Only the lines from the one with "What three.js and" through the one with "const tailLength = 163.5;" are to be restated, word for word, with both of them included.

§ RECORDS SUPPLIED:
* start *

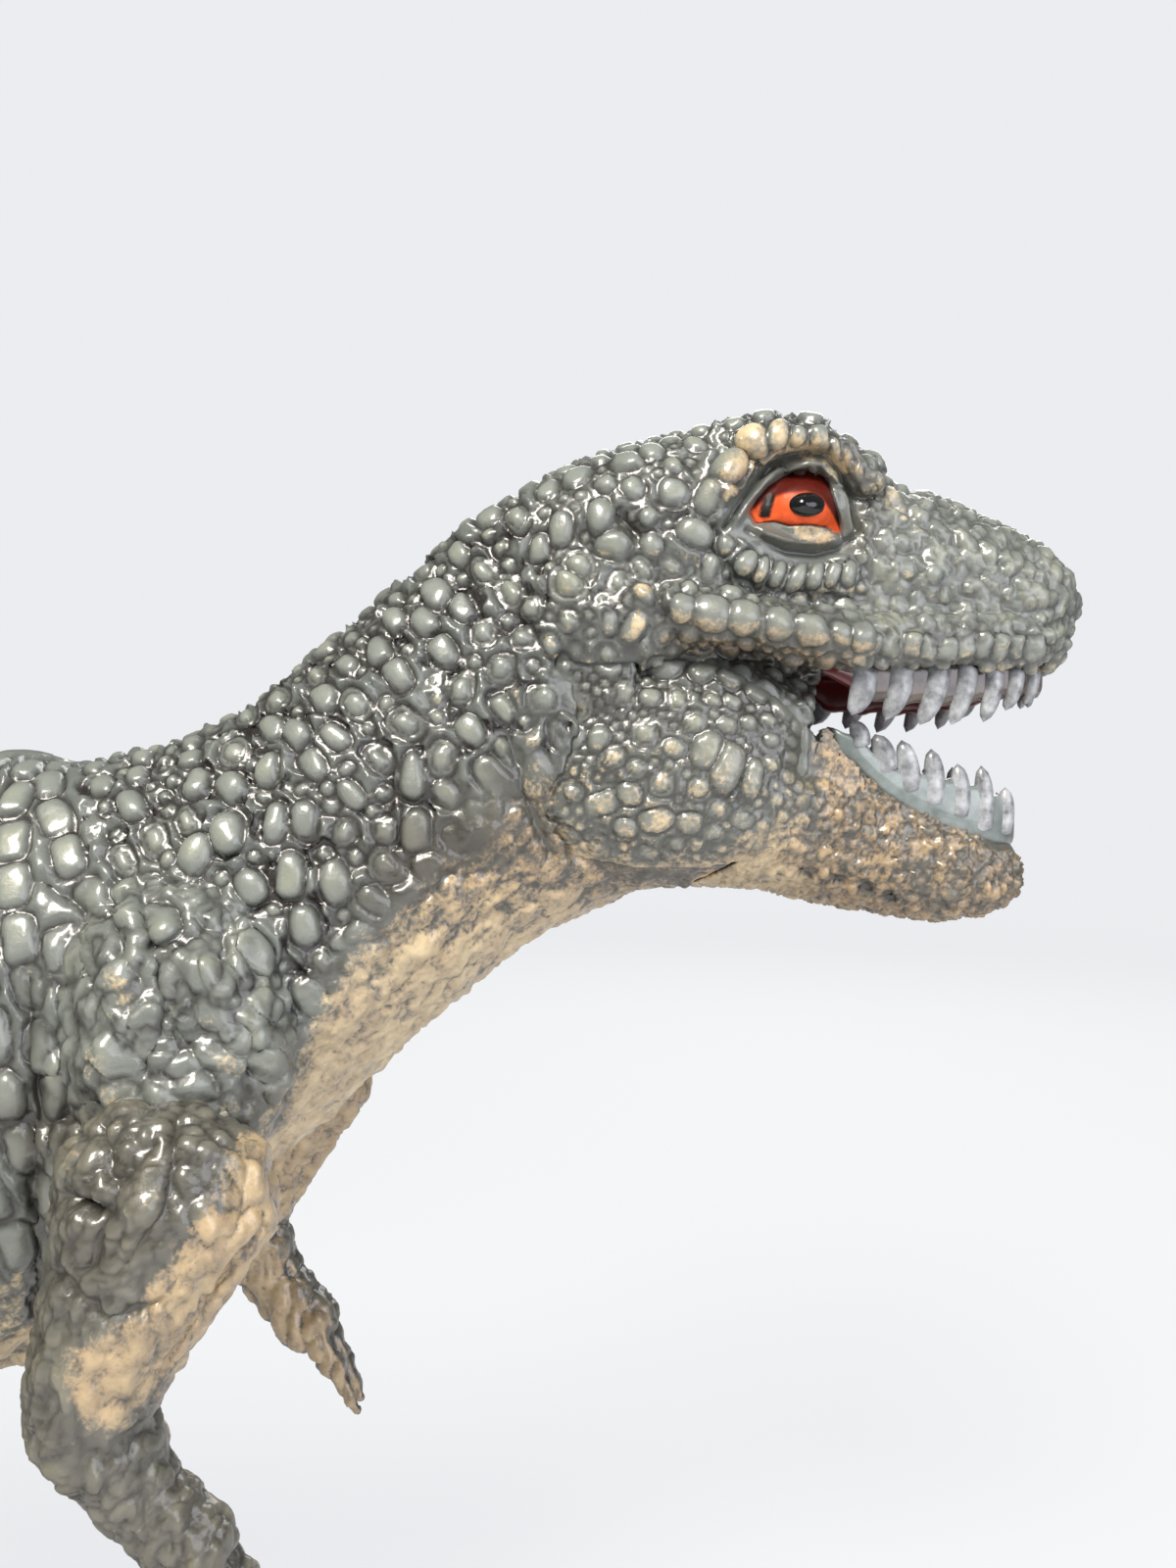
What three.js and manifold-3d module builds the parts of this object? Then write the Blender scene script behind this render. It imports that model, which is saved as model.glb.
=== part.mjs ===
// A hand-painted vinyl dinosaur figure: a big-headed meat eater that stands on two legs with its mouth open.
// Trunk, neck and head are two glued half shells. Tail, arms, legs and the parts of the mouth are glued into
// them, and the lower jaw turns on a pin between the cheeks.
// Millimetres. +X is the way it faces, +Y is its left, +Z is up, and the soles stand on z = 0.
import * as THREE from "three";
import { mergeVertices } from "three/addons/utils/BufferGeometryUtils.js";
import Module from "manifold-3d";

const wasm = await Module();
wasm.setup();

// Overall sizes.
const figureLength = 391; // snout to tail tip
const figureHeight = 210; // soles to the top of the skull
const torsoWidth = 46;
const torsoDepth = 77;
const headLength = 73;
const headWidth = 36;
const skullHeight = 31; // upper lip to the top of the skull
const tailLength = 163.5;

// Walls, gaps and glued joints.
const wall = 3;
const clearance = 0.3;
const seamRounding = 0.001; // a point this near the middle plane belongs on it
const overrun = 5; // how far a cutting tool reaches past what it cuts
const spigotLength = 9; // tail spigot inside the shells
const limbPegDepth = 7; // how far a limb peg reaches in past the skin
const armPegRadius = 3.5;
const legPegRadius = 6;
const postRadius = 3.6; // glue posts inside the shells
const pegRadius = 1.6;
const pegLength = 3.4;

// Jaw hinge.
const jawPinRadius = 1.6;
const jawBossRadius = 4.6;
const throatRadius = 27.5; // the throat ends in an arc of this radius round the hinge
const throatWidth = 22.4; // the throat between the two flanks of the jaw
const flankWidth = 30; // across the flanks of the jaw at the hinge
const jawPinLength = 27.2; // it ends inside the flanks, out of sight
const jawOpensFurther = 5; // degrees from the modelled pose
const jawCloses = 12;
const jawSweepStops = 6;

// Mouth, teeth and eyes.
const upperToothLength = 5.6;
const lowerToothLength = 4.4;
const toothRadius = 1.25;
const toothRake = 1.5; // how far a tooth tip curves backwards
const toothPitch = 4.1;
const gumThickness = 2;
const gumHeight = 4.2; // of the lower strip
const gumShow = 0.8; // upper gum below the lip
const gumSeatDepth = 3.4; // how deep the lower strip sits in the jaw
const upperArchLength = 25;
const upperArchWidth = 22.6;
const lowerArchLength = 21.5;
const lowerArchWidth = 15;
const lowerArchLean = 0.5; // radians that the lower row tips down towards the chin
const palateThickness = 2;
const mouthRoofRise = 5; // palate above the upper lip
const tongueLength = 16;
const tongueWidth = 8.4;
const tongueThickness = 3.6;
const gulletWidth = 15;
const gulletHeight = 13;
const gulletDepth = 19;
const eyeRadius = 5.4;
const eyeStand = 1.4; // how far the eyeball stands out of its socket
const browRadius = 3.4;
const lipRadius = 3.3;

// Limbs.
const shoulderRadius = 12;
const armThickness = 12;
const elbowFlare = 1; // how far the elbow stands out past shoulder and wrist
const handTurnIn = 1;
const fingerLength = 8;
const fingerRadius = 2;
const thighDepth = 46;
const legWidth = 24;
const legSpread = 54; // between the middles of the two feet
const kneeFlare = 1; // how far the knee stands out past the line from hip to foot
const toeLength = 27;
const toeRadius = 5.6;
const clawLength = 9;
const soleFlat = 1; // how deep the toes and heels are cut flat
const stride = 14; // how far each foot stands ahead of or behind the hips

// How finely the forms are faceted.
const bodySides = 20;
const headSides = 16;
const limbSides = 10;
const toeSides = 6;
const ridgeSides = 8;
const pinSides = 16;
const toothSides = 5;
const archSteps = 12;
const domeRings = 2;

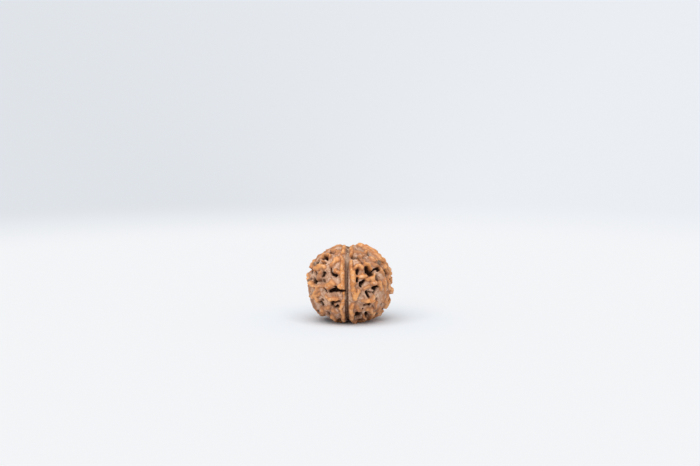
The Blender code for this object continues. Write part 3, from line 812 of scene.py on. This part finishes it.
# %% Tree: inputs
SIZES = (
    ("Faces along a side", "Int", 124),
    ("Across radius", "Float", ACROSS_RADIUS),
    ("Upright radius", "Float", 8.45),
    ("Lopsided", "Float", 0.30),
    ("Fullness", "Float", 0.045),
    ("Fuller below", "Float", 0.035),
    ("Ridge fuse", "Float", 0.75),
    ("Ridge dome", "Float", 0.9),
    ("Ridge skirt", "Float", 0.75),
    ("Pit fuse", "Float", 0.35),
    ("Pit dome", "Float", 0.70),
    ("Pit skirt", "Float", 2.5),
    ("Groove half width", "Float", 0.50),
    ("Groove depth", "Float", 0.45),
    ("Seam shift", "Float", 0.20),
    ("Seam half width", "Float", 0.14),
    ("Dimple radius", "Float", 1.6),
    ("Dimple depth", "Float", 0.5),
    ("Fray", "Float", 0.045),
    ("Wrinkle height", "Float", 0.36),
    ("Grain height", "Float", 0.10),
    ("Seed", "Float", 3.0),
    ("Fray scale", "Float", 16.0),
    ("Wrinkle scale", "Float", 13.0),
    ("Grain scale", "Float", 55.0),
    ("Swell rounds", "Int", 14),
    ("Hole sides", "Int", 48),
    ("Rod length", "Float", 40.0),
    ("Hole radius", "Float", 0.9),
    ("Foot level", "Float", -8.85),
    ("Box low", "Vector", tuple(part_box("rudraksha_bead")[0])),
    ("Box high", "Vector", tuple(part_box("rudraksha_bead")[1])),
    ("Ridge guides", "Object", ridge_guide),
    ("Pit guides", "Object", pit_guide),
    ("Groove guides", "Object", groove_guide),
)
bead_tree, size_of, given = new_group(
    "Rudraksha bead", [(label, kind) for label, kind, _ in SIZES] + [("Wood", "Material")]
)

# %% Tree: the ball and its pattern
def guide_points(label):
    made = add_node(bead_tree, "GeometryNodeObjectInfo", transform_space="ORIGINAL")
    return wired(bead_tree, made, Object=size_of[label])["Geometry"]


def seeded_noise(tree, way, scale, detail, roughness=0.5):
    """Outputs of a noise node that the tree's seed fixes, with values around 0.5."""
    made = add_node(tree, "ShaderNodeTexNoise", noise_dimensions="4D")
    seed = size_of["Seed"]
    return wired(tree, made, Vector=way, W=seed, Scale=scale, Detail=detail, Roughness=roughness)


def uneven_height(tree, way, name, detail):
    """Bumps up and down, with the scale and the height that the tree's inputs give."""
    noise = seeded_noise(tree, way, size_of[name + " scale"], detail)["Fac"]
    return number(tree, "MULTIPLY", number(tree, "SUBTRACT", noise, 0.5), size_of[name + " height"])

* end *
* start *

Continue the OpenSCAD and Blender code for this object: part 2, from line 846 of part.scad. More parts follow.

* end *

§ SOLUTION TO THIS EXERCISE:
What three.js and manifold-3d module builds the parts of this object? Then write the Blender scene script behind this render. It imports that model, which is saved as model.glb.
=== part.mjs ===
// A hand-painted vinyl dinosaur figure: a big-headed meat eater that stands on two legs with its mouth open.
// Trunk, neck and head are two glued half shells. Tail, arms, legs and the parts of the mouth are glued into
// them, and the lower jaw turns on a pin between the cheeks.
// Millimetres. +X is the way it faces, +Y is its left, +Z is up, and the soles stand on z = 0.
import * as THREE from "three";
import { mergeVertices } from "three/addons/utils/BufferGeometryUtils.js";
import Module from "manifold-3d";

const wasm = await Module();
wasm.setup();

// Overall sizes.
const figureLength = 391; // snout to tail tip
const figureHeight = 210; // soles to the top of the skull
const torsoWidth = 46;
const torsoDepth = 77;
const headLength = 73;
const headWidth = 36;
const skullHeight = 31; // upper lip to the top of the skull
const tailLength = 163.5;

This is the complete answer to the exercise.